__Exercise details__:
Here are some records; copy every line that holds the word "hidden".

__Input data__:
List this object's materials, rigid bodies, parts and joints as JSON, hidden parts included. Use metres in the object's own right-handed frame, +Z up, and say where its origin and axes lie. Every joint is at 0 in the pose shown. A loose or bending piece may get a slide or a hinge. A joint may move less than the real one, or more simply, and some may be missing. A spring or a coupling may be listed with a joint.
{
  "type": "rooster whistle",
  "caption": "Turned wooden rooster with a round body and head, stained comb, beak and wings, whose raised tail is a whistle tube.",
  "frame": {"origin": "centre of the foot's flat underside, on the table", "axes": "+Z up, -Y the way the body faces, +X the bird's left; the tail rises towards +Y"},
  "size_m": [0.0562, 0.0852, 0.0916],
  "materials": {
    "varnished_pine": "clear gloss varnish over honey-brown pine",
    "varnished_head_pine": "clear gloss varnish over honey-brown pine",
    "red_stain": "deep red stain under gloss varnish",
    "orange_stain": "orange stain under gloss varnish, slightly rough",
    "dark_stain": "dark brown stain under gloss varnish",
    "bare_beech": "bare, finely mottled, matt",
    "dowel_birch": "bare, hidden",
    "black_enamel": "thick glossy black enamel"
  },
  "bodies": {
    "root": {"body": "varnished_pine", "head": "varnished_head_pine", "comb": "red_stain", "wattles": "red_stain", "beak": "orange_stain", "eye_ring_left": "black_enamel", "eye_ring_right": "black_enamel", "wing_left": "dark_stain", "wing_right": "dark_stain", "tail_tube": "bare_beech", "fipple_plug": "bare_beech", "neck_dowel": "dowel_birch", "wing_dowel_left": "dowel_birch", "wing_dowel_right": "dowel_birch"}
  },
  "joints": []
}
* * *
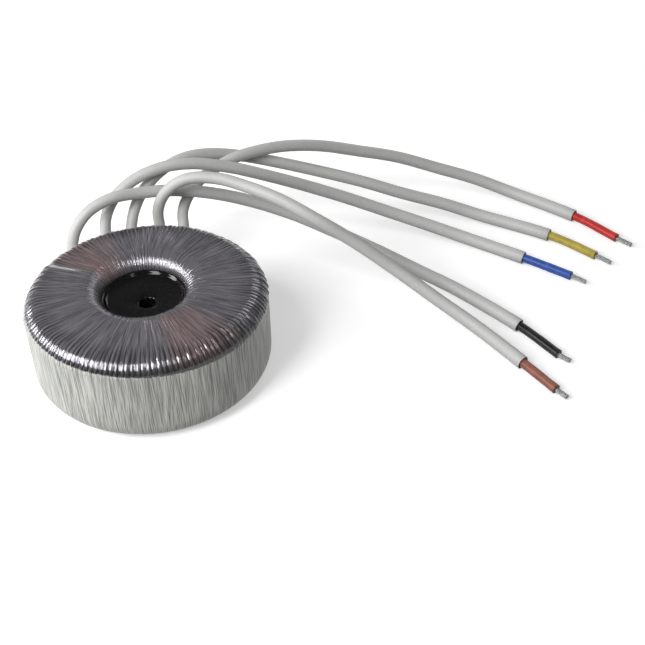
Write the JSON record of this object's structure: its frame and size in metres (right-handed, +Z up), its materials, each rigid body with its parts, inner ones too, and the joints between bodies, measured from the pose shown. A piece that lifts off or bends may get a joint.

__Solved problem__:
List this object's materials, rigid bodies, parts and joints as JSON, hidden parts included. Use metres in the object's own right-handed frame, +Z up, and say where its origin and axes lie. Every joint is at 0 in the pose shown. A loose or bending piece may get a slide or a hinge. A joint may move less than the real one, or more simply, and some may be missing. A spring or a coupling may be listed with a joint.
    "dowel_birch": "bare, hidden",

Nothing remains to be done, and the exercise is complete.